- Written problem -
Repeat the material exactly, leaving nothing out.

- Dataset content -
++++
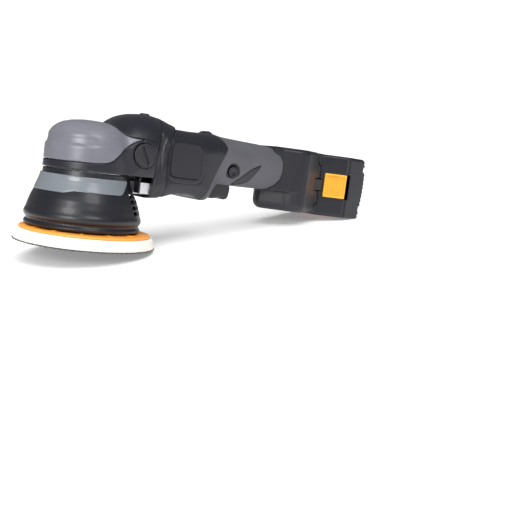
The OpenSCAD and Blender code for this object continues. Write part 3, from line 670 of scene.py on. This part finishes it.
def build_head():
    """Builds the head cover, head shell and hood."""
    c = Clay((-40, -40, 73), (34, 40, 111))
    form = head_form(c)
    cover = smooth_max(shell(form), c.side(softened(COVER_EDGE)) + SEAM, 0.9)
    cover = carve(cover, (c.rod_x(0, 84, 26.2, 15, 60), 0.5))
    model(c, cover, "head_cover_skin", "housing", "cover_grey", "head_cover")
    c = Clay((-40, -40, 51), (56, 40, 99.5))
    form = head_form(c) + 0.12
    low = carve(shell(form), (c.side(softened(COVER_EDGE)) - SEAM, 0.7))
    low = smooth_max(low, before(c, COLLAR_EDGE[:9], 0.3), 0.8)
    low = smooth_max(low, np.maximum(65.3 - c.z, c.z - 99), 0.6)
    low = carve(low, (c.rod_x(0, 84, 26.2, 20, 70), 0.5))
    for side in (-1, 1):
        low = carve(low, (c.rod_y(*PLUG, 11.25, side * 30, side * 50), 0.7))
    lip = np.maximum(c.box((35.8, -32, 50.6), (37.4, 32, 68)), -c.box((30, -20.8, 40), (50, 20.8, 60.4)))
    lip = np.maximum(lip, 42.6 - np.hypot(c.x, c.y))
    low = smooth_min(low, lip, 0.5)
    model(c, low, "head_shell_skin", "housing", "black_plastic", "head_shell")
    c = Clay((6, -38, 99), (64, 38, 124))
    form = head_form(c)
    hood = carve(shell(form), (c.side(softened(COVER_EDGE)) - SEAM, 0.7))
    hood = smooth_max(hood, before(c, COLLAR_EDGE[:9], 0.3), 0.8)
    hood = smooth_max(hood, 99.15 - c.z, 0.4)
    hood = carve(hood, (c.rod_z(*KNOB, 5.0, 90, 140), 0.6))
    model(c, hood, "neck_hood_skin", "housing", "black_plastic", "neck_hood")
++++
- Complete response -
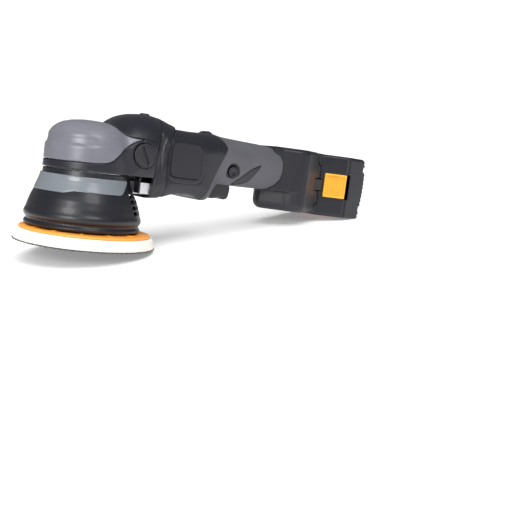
The OpenSCAD and Blender code for this object continues. Write part 3, from line 670 of scene.py on. This part finishes it.
def build_head():
    """Builds the head cover, head shell and hood."""
    c = Clay((-40, -40, 73), (34, 40, 111))
    form = head_form(c)
    cover = smooth_max(shell(form), c.side(softened(COVER_EDGE)) + SEAM, 0.9)
    cover = carve(cover, (c.rod_x(0, 84, 26.2, 15, 60), 0.5))
    model(c, cover, "head_cover_skin", "housing", "cover_grey", "head_cover")
    c = Clay((-40, -40, 51), (56, 40, 99.5))
    form = head_form(c) + 0.12
    low = carve(shell(form), (c.side(softened(COVER_EDGE)) - SEAM, 0.7))
    low = smooth_max(low, before(c, COLLAR_EDGE[:9], 0.3), 0.8)
    low = smooth_max(low, np.maximum(65.3 - c.z, c.z - 99), 0.6)
    low = carve(low, (c.rod_x(0, 84, 26.2, 20, 70), 0.5))
    for side in (-1, 1):
        low = carve(low, (c.rod_y(*PLUG, 11.25, side * 30, side * 50), 0.7))
    lip = np.maximum(c.box((35.8, -32, 50.6), (37.4, 32, 68)), -c.box((30, -20.8, 40), (50, 20.8, 60.4)))
    lip = np.maximum(lip, 42.6 - np.hypot(c.x, c.y))
    low = smooth_min(low, lip, 0.5)
    model(c, low, "head_shell_skin", "housing", "black_plastic", "head_shell")
    c = Clay((6, -38, 99), (64, 38, 124))
    form = head_form(c)
    hood = carve(shell(form), (c.side(softened(COVER_EDGE)) - SEAM, 0.7))
    hood = smooth_max(hood, before(c, COLLAR_EDGE[:9], 0.3), 0.8)
    hood = smooth_max(hood, 99.15 - c.z, 0.4)
    hood = carve(hood, (c.rod_z(*KNOB, 5.0, 90, 140), 0.6))
    model(c, hood, "neck_hood_skin", "housing", "black_plastic", "neck_hood")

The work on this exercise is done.